Le jour J, comment se compose votre dispositif ?
Sur place, 50 personnes sont mobilisées et représentent tous les départements de Sotheby’s. C’est un tiers de nos effectifs français. Les équipes des départements vins de Londres et de Paris viennent à la vente, tout comme certains collègues de New York et Hong Kong. C’est gigantesque. Par ailleurs, nous faisons appel à toute l’expertise technologique du groupe Altice (ndlr, le groupe de Patrick Drahi est propriétaire de Sotheby’s depuis 2019). Nous avons réalisé des travaux de câblage en haut débit de la halle de Beaune, et nous mobilisons des équipes de Next Prod (BFM TV) pour couvrir l’événement en direct. L’an dernier, près de 2 millions de personnes étaient devant leur écran. Tout cela n’étant que la partie visible : des centaines de personnes travaillent sur cet événement en coulisses.
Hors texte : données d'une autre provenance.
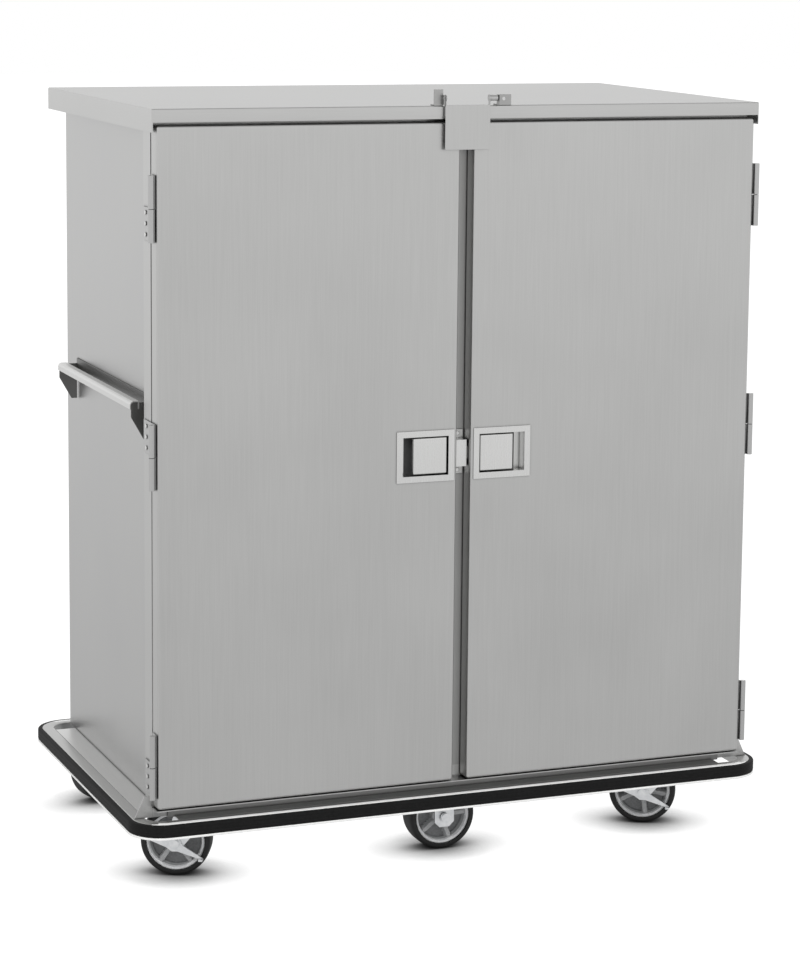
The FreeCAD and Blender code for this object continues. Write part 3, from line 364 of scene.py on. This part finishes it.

Et vous ? De quelle façon un directeur des ventes occupe-t-il son dimanche sous la halle de Beaune ?
Ce dimanche marathon est l’aboutissement d’une année entière. Le dimanche matin, qui se confond avec le samedi soir, il y a une conférence de presse. Entre midi et le début de la vente, c’est le téléphone qui est submergé de demandes de clients. À partir du début de la vente, c’est la concentration. Je suis principalement au téléphone avec tous les clients que nous avons rencontrés et qui ne peuvent pas être présents.
Le vin, ce n’est pas que le business. Comment le ressentez-vous ?
C’est vrai. À titre personnel, j’ai fait ce métier par passion. Ce voyage en terre de vins en mêle beaucoup d’autres. J’aime le vin pour le partage, la rencontre, l’échange et la culture. J’ai la chance d’avoir gardé beaucoup de madeleines de Proust. J’ai demandé ma femme en mariage sur les collines de Fiesole qui surplombent Florence, avec une bouteille de Biondi-Santi 2004, le millésime de notre rencontre. L’année suivante, nous nous sommes mariés en Toscane. Ce vin est intimement lié à l’histoire de notre famille à présent.